In "Pathedy of Manners" by Ellen Kay, how does the poem narrate a story with both comic and pathetic implications?
Since we are only allowed to answer one question at a time, I edited your questions to one.
In the poem "Pathedy of Manners," by Ellen Kay, the comic elements are mainly in the witty way that the central character's life is portrayed. We have a brilliant young woman who uses her mind to learn the "cultured jargon" of jewelers, to praise the popular artists, and to learn the art of small talk. Her education was abandoned for the enlightening experience in Europe where she met an "impovered marquis" and "learned to tell real Wedgwood from a fraud." Instead of advancing herself and truly making contributions to society, the woman engages in trivialities and materialism.
The humor of this narrative comes from the tale itself.
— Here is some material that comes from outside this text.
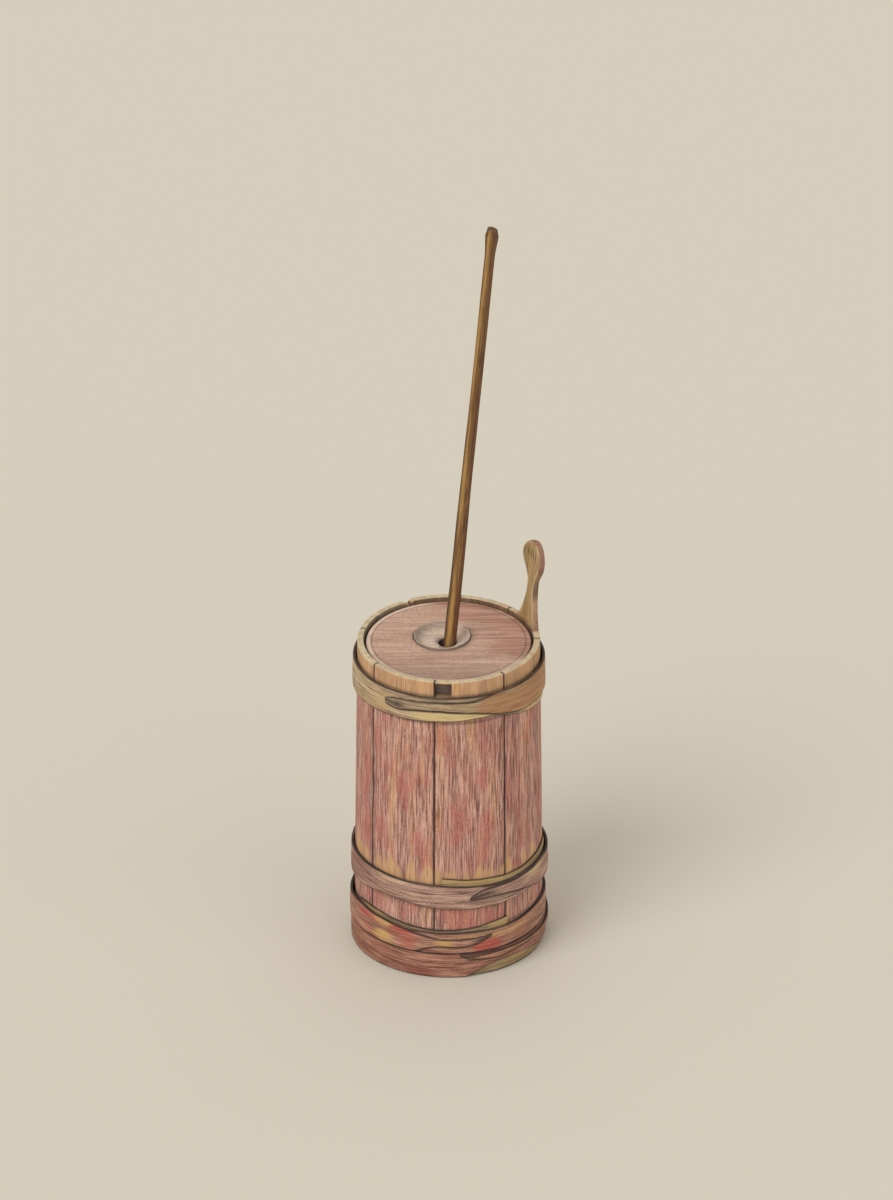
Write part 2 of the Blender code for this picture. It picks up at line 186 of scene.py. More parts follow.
LOWER_HOOP = (
    (-80, 42, 66, 2.2, 1.2),
    (-60, 38, 66, 2.2, 1.6),
    (-40, 36.5, 66, 2.2, 2.2),
    (-10, 36, 66, 2.2, 2.8),
    (6, 36, 66, 2.2, 2.9),
    (34, 36, 65.4, 2.2, 3.0),
    (45, 36, 65, 0.5, 3.3),
    (64, 36, 69, 0.4, 3.5),
    (90, 36, 68, 0.4, 3.5),
    (180, 36, 68, 0.4, 3.5),
    (262, 36, 69, 0.6, 3.5),
    (280, 37, 72, 3.7, 3.2),
    (300, 38.5, 74.5, 4.1, 3.0),
    (320, 38.5, 71.6, 4.8, 2.8),
    (333, 38, 67.6, 5.2, 2.7),
    (341, 37.4, 64, 5.3, 2.6),
    (346, 44.6, 62, 5.3, 2.4),
    (354, 48.4, 57.6, 5.3, 2.3),
    (366, 46.5, 57, 5.3, 2.2),
    (375, 48.7, 57.6, 5.3, 2.0),
    (381, 53.2, 58.5, 5.3, 1.7),
    (386, 58.4, 59.6, 5.3, 1.2),
)
LOWER_TAIL = (
    (-68, 56, 75, 0.3, 1.2),
    (-62, 55, 77, 0.3, 1.6),
    (-44, 55, 76.7, 0.3, 1.7),
    (-28, 55, 72, 0.3, 1.7),
    (-10, 55, 69, 0.3, 1.7),
    (6, 55, 69, 0.3, 1.7),
    (15, 56, 71, 0.3, 1.7),
    (37.6, 58, 77, 0.3, 1.7),
)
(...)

Her deeds are reported without judgment as accomplishments and with seeming admiration. She has an "ideal marriage" and an "ideal house."
Yet we also see beneath the irony a very lonely and empty existence. The woman chose to do what she was expected to do. She followed all the rules. She married the right man, had the requisite children, and furnished a beautiful house. But after her husband dies and her children leave, the woman herself finds she has no true identity. She has no real friends and no mind of her own. She will continue to walk in empty circles "to the end." Her life is pathetic, and readers are acutely aware that her choices have led to a great waste of talent and intellect.